Short exercise ▸ Below is a listing; restate from it, character for character, the lines beginning at the line holding "revolve(axis=Axis.X, mode=Mode.SUBTRACT)" and ending at the line holding "bpy.context.view_layer.update()", both included.

Given material ▸
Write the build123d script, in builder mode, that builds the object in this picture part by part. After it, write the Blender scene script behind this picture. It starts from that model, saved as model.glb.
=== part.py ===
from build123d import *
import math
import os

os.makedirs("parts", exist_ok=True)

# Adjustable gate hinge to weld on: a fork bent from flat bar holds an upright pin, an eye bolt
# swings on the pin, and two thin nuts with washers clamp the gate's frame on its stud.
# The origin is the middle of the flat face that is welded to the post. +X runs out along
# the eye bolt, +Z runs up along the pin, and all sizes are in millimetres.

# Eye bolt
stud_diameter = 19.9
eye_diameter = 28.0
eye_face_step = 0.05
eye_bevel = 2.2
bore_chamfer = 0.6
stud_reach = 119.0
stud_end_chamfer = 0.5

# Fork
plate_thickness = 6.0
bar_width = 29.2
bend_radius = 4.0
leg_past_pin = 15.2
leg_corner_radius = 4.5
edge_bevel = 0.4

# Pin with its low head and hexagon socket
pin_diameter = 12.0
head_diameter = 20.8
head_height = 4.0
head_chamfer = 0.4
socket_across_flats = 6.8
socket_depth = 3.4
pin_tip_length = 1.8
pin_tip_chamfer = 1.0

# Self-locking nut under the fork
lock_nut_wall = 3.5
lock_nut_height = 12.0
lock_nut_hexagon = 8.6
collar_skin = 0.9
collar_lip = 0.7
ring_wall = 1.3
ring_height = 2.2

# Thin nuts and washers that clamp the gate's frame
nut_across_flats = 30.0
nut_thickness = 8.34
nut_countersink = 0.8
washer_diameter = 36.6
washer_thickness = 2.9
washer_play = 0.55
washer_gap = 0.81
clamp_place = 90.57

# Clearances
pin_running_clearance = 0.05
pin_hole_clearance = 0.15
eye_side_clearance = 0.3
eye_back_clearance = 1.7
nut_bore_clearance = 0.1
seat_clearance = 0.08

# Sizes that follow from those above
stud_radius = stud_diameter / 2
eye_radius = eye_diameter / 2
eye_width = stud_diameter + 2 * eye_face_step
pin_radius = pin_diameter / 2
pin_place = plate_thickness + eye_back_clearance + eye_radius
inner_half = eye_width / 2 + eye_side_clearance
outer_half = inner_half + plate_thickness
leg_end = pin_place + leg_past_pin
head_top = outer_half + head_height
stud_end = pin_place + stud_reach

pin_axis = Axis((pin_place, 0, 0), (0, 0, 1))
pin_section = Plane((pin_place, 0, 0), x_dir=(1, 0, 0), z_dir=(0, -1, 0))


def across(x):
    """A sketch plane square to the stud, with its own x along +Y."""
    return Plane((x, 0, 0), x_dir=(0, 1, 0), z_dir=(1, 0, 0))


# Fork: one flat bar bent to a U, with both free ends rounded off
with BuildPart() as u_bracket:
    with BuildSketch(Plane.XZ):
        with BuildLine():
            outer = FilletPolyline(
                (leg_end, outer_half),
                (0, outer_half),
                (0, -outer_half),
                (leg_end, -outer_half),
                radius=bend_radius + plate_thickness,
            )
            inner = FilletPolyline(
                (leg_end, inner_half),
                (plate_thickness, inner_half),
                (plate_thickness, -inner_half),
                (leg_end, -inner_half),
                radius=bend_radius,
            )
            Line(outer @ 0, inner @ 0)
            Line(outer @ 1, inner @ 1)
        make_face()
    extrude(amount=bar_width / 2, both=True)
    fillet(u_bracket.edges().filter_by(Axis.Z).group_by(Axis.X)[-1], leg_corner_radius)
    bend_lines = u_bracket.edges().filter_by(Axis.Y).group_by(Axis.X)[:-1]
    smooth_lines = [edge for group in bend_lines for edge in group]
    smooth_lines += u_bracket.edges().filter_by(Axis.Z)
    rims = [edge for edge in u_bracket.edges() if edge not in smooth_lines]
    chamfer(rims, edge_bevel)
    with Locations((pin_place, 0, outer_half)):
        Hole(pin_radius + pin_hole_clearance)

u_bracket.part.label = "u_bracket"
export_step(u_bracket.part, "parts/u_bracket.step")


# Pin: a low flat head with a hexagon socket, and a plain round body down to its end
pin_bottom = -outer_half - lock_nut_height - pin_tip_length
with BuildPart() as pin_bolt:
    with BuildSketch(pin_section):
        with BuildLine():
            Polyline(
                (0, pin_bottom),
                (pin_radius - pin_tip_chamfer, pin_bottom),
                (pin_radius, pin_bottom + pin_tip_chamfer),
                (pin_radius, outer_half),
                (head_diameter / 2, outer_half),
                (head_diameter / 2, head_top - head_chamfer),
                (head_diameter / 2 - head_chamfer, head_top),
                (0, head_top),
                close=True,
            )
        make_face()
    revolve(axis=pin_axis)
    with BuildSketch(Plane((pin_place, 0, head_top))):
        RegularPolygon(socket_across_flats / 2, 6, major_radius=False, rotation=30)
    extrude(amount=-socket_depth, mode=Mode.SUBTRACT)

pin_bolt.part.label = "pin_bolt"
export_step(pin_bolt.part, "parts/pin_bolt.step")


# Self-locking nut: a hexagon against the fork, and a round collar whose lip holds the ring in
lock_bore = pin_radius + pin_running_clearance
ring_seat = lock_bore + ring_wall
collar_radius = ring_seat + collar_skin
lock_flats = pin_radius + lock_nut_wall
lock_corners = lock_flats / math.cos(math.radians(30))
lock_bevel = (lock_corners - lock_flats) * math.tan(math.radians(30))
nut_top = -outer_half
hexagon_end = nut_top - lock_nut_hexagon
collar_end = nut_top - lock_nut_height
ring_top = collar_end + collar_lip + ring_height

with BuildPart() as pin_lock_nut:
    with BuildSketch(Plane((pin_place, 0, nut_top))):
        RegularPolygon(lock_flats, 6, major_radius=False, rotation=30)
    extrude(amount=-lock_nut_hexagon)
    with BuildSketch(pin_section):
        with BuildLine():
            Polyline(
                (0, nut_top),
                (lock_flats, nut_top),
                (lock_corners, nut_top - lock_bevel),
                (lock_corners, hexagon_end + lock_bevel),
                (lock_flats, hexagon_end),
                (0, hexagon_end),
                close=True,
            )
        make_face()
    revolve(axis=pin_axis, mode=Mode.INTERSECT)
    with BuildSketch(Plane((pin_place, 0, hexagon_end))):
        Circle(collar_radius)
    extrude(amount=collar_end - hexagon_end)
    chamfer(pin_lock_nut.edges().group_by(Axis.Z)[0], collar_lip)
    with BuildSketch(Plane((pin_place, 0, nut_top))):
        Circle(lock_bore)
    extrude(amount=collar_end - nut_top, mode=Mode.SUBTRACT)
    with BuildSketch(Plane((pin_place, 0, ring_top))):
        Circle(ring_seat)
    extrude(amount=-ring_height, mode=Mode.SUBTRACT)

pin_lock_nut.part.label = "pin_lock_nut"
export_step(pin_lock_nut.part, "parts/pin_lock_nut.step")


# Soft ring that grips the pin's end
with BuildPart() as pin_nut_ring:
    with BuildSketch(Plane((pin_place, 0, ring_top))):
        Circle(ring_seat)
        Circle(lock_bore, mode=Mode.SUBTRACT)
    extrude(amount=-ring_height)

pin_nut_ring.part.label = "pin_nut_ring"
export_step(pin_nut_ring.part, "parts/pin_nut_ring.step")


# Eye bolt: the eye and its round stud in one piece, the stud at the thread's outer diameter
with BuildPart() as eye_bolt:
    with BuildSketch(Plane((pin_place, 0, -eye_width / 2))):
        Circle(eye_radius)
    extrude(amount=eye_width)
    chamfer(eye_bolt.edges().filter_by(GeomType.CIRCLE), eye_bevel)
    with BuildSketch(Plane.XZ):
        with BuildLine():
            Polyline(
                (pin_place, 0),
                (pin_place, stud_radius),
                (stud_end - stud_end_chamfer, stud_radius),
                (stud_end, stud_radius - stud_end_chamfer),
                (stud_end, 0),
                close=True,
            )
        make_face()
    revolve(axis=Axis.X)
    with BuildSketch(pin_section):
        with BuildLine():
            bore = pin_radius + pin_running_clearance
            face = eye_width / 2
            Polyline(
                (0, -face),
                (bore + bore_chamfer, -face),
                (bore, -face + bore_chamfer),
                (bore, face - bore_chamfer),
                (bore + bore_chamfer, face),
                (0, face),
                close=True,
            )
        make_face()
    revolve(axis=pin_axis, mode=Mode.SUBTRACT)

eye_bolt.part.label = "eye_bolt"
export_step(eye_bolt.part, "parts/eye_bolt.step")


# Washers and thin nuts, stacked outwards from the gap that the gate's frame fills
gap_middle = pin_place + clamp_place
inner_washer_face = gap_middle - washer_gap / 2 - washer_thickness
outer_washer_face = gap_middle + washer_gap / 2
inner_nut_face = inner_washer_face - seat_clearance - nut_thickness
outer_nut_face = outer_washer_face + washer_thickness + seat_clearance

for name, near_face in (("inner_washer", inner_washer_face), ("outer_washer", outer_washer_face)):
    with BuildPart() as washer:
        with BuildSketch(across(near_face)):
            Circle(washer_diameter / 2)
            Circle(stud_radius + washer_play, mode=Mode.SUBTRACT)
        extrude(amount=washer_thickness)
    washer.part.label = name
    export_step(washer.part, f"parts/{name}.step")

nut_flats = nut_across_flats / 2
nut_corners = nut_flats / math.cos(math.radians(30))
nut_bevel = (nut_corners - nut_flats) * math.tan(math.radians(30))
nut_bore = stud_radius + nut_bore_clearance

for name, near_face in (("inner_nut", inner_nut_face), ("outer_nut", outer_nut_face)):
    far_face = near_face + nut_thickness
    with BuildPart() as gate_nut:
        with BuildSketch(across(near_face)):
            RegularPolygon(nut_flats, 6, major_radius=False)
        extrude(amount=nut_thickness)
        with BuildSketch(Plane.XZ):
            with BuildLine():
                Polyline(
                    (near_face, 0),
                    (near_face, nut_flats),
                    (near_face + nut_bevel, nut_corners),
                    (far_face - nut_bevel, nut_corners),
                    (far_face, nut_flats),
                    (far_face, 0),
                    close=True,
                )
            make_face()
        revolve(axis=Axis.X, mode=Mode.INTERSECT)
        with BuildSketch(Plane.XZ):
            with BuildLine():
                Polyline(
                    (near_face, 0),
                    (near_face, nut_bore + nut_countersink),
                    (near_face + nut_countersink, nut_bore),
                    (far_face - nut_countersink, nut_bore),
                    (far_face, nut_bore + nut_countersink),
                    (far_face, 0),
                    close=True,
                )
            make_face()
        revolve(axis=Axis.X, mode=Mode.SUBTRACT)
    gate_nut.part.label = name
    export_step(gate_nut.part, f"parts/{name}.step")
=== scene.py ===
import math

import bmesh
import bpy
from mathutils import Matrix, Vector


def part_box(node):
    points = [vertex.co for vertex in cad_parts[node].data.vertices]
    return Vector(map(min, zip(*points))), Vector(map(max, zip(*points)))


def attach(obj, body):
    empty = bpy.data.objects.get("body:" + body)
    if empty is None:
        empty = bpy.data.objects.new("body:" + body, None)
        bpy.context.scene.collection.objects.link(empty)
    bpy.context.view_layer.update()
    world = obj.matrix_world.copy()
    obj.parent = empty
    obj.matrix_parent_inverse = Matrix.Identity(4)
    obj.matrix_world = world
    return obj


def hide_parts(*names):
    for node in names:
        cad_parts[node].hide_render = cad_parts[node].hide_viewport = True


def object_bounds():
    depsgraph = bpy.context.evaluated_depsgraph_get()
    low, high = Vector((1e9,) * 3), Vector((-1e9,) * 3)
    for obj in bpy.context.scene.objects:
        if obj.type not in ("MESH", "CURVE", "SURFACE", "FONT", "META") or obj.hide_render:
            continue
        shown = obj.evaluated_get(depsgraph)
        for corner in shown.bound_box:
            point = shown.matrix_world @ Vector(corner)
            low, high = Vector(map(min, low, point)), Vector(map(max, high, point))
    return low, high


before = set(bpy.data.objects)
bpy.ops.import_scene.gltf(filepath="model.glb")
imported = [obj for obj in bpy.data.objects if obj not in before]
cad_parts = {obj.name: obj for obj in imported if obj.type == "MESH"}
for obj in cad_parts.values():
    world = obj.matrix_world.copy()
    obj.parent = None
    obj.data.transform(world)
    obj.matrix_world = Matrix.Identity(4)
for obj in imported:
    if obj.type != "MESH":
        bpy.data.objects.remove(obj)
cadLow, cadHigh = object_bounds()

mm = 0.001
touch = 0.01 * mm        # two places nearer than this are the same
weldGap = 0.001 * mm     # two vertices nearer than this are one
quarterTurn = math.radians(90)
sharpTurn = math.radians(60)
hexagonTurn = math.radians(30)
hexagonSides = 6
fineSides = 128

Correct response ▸
        revolve(axis=Axis.X, mode=Mode.SUBTRACT)
    gate_nut.part.label = name
    export_step(gate_nut.part, f"parts/{name}.step")
=== scene.py ===
import math

import bmesh
import bpy
from mathutils import Matrix, Vector


def part_box(node):
    points = [vertex.co for vertex in cad_parts[node].data.vertices]
    return Vector(map(min, zip(*points))), Vector(map(max, zip(*points)))


def attach(obj, body):
    empty = bpy.data.objects.get("body:" + body)
    if empty is None:
        empty = bpy.data.objects.new("body:" + body, None)
        bpy.context.scene.collection.objects.link(empty)
    bpy.context.view_layer.update()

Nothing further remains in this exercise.